U.S. District Judge Edward Chen of San Francisco did not definitively reject the agreement, negotiated by a lawyer for plaintiffs in a class-action suit against the ride-hailing company, and said he might ultimately find it to be fair and reasonable based on further information or changes in some of its terms. But he said the parties to the settlement had failed to address arguments by objectors - groups of dissident drivers and their lawyers - who said they were being short-changed.

Chen said one claim - that Uber had violated California labor laws by classifying drivers as independent contractors rather than employees, denying them overtime, work expenses and other benefits - could be worth $1 billion or more if the drivers went to trial and won employee status. The state would be entitled to three-fourths of any labor law penalties, which were valued at $1 million in the proposed settlement.

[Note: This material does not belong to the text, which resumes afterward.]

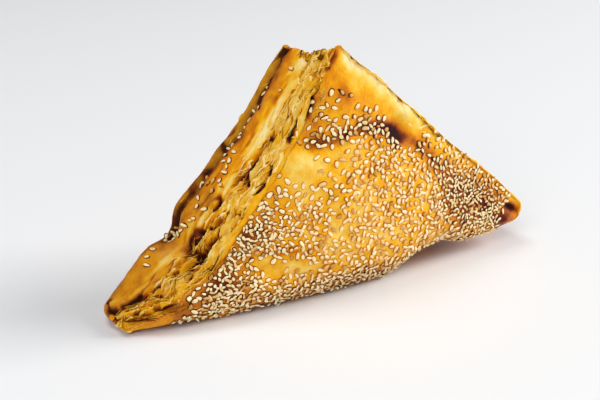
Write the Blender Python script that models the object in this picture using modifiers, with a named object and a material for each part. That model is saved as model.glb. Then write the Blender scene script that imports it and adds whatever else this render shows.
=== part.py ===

"The parties should provide more substantial legal authority for why a 99.9 percent discount (in the labor penalties) is warranted," Chen said. He also said the two sides had assigned no value to claims in other lawsuits - seeking payment for meal and rest breaks, waiting times between rides, and the denial of workers' compensation benefits - that would be dismissed if the settlement were approved.

The suit, filed on behalf of 385,000 Uber drivers in the two states, challenged Uber's classification of them as contractors. The settlement would not affect that status, which could be disputed in future cases.

Mark Geragos, a lawyer for a group of drivers challenging the settlement, praised the decision and said Chen rightly "wants to know why (the plaintiffs) think they can hijack claims" in his suit and others.

Attorney Shannon Liss-Riordan, who reached the settlement after three years of negotiations with Uber, said she understands the judge's desire for more information, and does not think claims that would be dismissed have much value.

"He does not appear to have given credence to some of the outlandish objections that have been made about me personally, or the amount of the settlement," said Liss-Riordan, whose ouster as lead attorney had been sought by Geragos and other objectors. The settlement initially would have awarded her $21 million to $25 million in attorneys' fees, but Liss-Riordan recently reduced her proposed share by $10 million.

The settlement would increase from $84 million to $100 million if Uber began selling its shares publicly. Another provision would require Uber, which now can fire drivers at will, to have "sufficient good cause," determined by an arbitrator, for dismissal. The company would also agree to provide funding for a "driver association" that would discuss drivers' concerns with managers but would not have the powers of a labor union.

Chen asked for further information from all sides, including a state labor agency, by July 15 before deciding whether to approve the settlement or send the case to trial. His ruling comes a week after another federal judge gave preliminary approval to a similar agreement providing $27 million to 163,000 Lyft Inc. drivers in California.